- **Exercise description**: Repeat, exactly as written, every line from the one holding "fillet(buckle_prong.edges().group_by(Axis.X)[-1], 0.2)" through the one holding "for node in". Leave out all other lines.

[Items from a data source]
— start —
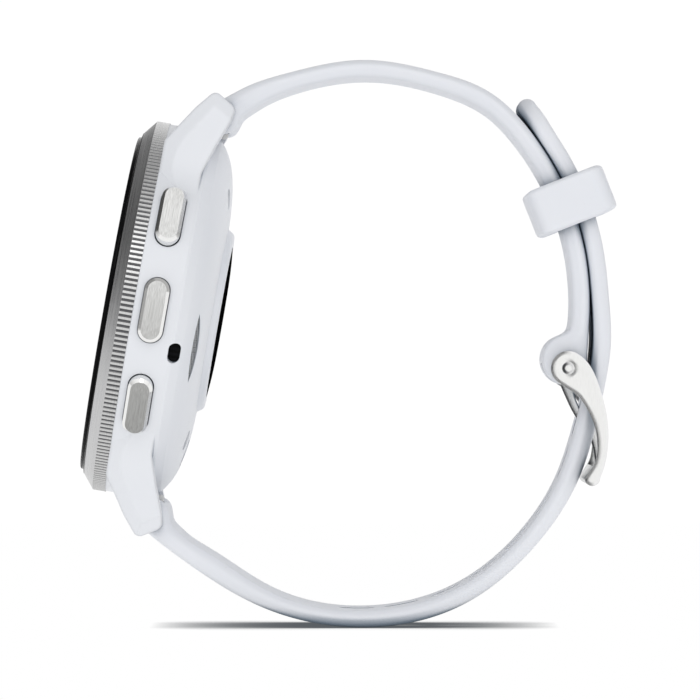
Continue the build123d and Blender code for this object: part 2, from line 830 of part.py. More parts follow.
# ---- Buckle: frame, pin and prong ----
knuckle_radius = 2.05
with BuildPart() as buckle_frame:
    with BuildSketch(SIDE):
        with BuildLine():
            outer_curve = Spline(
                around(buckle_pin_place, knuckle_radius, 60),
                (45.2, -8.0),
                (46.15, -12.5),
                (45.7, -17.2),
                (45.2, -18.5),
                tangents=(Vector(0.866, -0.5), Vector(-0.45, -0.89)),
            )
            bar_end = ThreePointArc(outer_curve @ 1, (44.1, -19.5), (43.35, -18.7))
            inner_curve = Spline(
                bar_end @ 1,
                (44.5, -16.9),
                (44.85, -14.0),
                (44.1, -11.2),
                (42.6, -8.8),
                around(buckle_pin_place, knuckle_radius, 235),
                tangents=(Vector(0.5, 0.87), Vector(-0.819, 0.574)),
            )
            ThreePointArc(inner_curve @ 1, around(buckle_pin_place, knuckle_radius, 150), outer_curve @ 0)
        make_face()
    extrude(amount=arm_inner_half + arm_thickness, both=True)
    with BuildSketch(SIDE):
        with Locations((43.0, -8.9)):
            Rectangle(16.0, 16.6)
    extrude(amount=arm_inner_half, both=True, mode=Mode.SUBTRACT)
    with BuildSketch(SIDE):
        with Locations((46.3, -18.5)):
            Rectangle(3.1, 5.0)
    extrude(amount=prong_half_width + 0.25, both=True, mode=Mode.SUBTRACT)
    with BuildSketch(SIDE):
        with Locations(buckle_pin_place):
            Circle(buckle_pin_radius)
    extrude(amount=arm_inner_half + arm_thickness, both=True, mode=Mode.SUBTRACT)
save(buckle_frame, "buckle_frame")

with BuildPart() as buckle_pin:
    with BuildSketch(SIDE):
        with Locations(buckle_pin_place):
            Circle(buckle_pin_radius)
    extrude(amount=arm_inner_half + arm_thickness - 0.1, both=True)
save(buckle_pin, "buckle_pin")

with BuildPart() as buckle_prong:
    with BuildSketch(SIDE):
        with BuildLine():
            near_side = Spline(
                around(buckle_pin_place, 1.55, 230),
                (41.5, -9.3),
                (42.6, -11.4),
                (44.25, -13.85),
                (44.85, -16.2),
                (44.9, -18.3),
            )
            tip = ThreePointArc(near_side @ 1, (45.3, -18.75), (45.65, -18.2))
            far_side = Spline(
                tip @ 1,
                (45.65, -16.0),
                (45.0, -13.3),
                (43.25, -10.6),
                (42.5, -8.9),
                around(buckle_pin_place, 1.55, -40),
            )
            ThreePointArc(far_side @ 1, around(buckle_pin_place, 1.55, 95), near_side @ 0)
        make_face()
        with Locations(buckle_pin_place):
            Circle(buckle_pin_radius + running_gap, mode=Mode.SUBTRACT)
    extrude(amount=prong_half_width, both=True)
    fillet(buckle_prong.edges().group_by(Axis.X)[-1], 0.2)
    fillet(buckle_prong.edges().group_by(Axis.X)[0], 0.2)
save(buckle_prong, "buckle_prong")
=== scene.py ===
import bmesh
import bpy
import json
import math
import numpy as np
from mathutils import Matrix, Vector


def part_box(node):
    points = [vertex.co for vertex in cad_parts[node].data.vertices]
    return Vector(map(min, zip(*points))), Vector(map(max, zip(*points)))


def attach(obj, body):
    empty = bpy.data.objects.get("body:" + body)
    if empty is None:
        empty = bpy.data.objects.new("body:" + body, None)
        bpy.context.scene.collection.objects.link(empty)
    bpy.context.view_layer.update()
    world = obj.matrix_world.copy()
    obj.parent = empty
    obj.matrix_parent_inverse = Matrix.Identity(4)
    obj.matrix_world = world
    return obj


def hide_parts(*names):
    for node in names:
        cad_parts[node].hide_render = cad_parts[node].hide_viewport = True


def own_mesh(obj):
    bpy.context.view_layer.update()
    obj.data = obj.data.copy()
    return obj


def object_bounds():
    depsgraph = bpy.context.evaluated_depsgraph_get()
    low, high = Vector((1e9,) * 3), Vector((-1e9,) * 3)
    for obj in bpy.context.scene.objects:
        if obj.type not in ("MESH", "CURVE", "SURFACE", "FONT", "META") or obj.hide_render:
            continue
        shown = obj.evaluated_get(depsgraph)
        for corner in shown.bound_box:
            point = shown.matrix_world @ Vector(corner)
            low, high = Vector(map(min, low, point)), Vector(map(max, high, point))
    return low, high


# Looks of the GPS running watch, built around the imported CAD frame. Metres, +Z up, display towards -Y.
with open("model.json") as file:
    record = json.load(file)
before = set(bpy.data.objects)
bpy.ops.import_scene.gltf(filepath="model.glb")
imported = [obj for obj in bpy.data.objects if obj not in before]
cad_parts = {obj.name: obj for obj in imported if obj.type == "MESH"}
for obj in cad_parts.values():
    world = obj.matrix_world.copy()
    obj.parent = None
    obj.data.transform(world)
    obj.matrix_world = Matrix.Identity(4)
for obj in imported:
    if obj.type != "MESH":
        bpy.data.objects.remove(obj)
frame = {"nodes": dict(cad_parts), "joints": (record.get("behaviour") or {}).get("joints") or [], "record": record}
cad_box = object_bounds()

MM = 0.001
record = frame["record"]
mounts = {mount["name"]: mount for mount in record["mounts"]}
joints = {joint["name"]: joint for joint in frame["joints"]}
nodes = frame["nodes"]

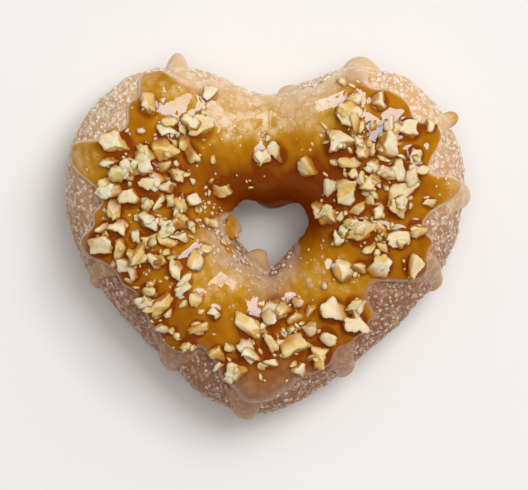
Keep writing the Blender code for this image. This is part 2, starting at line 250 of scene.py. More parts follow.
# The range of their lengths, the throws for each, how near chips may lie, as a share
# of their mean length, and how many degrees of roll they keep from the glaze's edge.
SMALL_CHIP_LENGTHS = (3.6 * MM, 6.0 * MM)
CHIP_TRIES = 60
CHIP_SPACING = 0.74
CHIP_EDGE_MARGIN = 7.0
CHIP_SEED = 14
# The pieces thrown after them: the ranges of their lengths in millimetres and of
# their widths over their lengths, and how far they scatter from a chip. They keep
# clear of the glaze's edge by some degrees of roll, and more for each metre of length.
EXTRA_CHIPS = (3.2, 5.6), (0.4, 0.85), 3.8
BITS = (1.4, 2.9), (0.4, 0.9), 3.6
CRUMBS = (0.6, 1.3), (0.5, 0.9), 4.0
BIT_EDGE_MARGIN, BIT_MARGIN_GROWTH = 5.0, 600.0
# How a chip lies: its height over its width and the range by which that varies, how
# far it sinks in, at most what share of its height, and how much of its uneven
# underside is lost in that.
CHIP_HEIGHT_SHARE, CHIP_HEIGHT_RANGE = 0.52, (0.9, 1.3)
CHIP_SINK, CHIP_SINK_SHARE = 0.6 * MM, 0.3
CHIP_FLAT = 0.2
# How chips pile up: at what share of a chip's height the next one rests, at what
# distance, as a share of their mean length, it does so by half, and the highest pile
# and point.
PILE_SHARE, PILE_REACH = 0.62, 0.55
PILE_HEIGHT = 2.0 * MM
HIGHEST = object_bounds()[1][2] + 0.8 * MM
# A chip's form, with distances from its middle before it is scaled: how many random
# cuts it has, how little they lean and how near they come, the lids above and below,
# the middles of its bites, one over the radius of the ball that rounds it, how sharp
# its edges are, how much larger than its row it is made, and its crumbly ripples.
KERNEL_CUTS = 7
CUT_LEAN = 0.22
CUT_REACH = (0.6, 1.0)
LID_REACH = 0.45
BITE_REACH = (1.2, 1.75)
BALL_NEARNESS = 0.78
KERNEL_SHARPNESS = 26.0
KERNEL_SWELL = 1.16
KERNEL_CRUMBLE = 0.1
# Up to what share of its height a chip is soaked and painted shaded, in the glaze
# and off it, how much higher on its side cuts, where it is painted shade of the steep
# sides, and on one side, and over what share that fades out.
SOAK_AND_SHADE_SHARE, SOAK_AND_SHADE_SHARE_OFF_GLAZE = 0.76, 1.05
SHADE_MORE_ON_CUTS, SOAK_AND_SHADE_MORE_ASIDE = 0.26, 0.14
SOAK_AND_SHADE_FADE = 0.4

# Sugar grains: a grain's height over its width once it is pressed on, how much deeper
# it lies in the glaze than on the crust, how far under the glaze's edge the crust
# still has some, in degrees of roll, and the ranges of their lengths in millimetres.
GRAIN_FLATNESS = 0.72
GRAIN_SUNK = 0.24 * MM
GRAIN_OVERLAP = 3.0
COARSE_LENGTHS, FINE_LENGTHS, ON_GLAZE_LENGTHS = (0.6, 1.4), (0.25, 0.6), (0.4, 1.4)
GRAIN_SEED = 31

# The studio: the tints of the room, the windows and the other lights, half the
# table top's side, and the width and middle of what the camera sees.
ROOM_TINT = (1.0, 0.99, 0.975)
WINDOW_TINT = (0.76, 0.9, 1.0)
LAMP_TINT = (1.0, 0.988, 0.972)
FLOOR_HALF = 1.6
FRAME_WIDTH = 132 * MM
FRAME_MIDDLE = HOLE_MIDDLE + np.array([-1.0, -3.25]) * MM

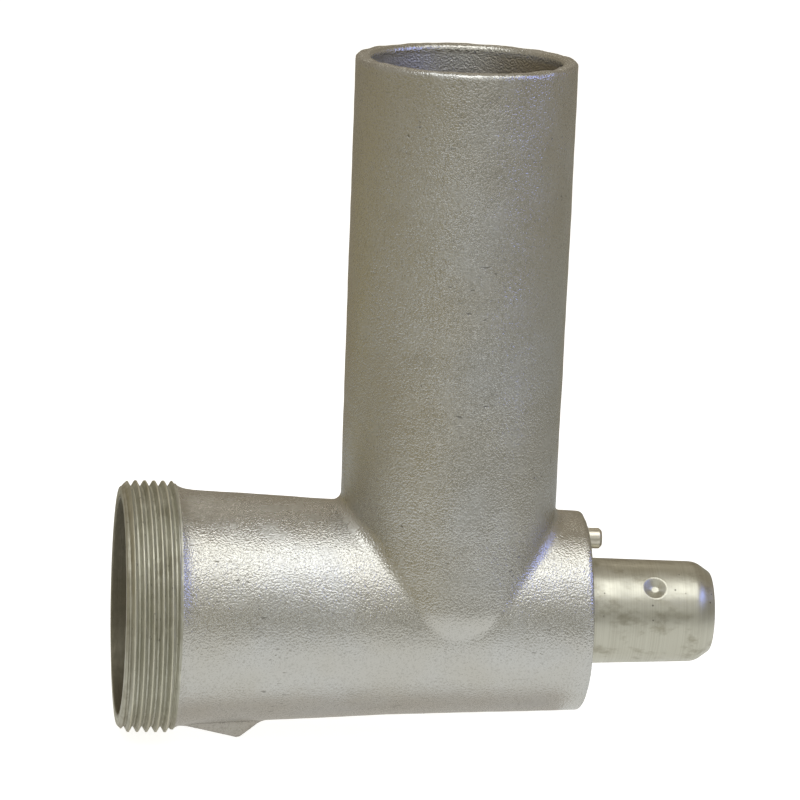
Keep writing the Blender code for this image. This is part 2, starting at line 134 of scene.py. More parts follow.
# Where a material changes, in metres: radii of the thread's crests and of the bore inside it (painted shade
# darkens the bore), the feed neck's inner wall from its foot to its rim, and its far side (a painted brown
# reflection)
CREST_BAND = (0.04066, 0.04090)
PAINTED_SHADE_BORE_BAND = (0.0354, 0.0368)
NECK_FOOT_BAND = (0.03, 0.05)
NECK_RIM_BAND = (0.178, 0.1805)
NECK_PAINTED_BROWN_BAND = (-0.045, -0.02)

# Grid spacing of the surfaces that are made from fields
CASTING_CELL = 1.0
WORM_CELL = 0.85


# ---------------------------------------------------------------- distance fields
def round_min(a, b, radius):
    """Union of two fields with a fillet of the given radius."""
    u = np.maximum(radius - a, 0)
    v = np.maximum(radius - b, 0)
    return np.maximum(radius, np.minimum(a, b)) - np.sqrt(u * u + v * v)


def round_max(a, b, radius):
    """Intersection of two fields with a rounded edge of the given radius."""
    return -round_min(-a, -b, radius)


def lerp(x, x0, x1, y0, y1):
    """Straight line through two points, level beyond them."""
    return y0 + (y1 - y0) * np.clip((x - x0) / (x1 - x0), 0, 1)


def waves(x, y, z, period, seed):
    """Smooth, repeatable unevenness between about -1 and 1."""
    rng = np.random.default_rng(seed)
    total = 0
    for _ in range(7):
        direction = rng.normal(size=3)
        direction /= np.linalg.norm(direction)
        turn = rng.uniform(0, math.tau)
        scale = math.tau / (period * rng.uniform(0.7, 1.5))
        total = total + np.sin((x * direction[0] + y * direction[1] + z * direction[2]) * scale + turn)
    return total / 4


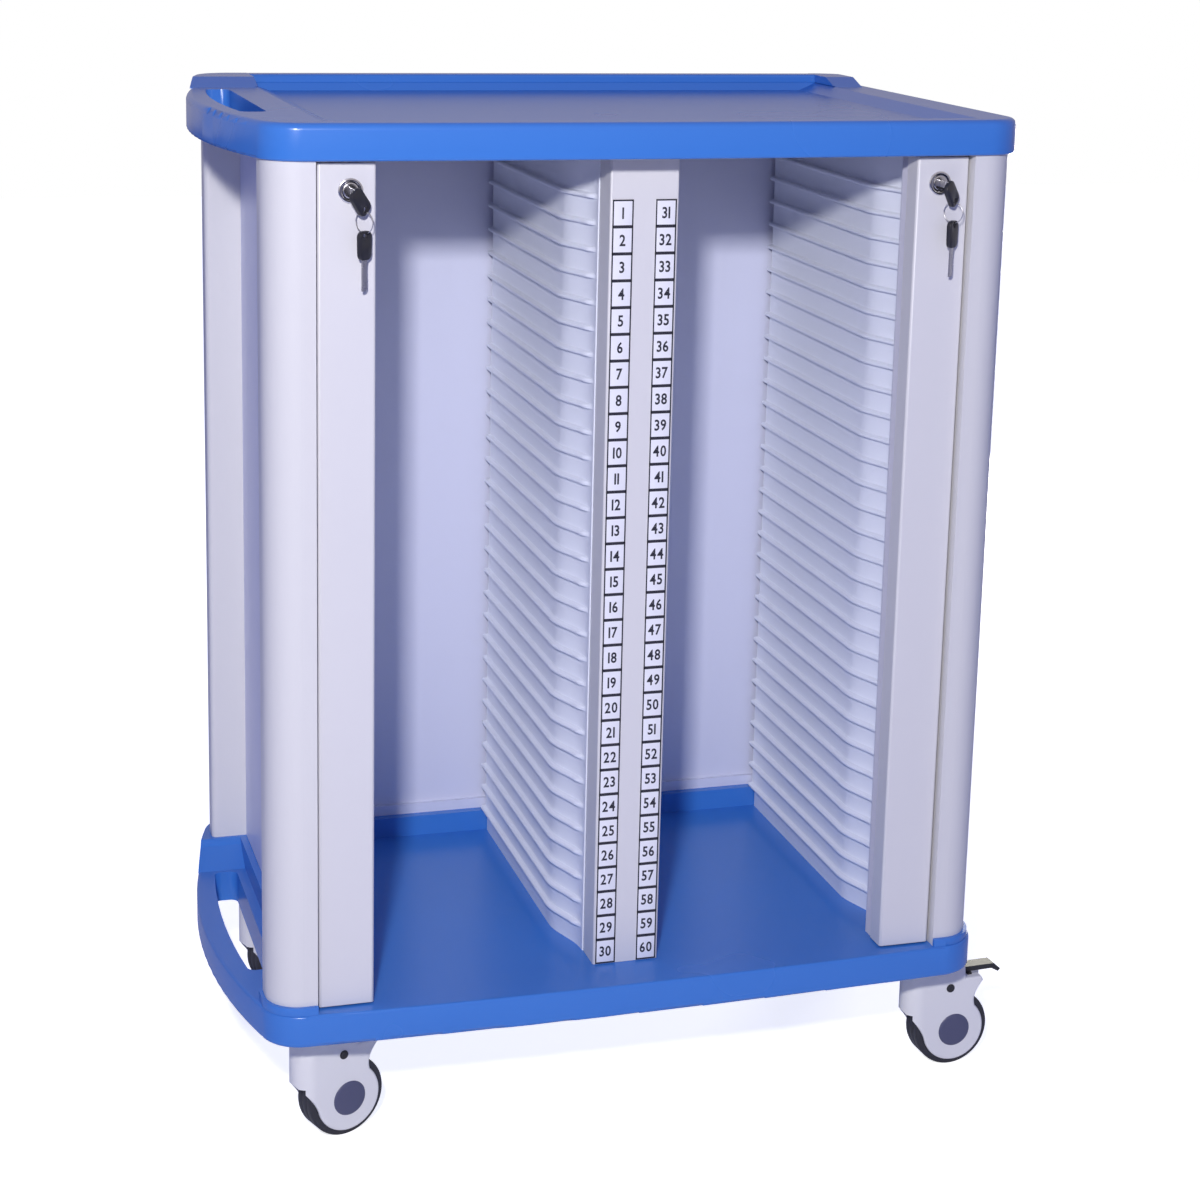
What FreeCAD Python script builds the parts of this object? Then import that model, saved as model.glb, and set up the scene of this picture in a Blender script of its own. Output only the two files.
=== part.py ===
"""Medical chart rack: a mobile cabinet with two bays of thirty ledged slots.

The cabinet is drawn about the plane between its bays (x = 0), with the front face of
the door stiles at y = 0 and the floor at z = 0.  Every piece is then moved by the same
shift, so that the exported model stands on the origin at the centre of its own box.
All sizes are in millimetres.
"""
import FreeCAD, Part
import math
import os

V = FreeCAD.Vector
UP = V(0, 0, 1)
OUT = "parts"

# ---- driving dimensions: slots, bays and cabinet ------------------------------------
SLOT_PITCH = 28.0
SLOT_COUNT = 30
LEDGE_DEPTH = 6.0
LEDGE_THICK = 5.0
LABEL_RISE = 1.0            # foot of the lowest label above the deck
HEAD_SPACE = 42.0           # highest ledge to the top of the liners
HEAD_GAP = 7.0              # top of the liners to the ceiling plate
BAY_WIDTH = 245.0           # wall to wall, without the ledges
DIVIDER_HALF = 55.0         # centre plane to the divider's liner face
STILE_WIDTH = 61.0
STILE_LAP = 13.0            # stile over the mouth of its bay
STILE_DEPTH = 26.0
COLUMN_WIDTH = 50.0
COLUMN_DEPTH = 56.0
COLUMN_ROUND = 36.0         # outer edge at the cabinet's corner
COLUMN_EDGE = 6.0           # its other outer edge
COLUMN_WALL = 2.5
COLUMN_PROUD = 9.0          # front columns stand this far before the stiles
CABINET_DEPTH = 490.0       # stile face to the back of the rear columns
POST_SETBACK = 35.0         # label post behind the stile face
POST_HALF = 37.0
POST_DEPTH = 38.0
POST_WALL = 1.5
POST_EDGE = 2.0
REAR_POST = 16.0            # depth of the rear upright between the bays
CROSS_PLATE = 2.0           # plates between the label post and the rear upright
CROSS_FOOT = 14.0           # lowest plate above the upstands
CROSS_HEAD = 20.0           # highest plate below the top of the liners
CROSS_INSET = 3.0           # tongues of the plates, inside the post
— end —
- **Correct answer**:
    fillet(buckle_prong.edges().group_by(Axis.X)[-1], 0.2)
    fillet(buckle_prong.edges().group_by(Axis.X)[0], 0.2)
save(buckle_prong, "buckle_prong")
=== scene.py ===
import bmesh
import bpy
import json
import math
import numpy as np
from mathutils import Matrix, Vector


def part_box(node):
    points = [vertex.co for vertex in cad_parts[node].data.vertices]
    return Vector(map(min, zip(*points))), Vector(map(max, zip(*points)))


def attach(obj, body):
    empty = bpy.data.objects.get("body:" + body)
    if empty is None:
        empty = bpy.data.objects.new("body:" + body, None)
        bpy.context.scene.collection.objects.link(empty)
    bpy.context.view_layer.update()
    world = obj.matrix_world.copy()
    obj.parent = empty
    obj.matrix_parent_inverse = Matrix.Identity(4)
    obj.matrix_world = world
    return obj


def hide_parts(*names):
    for node in names:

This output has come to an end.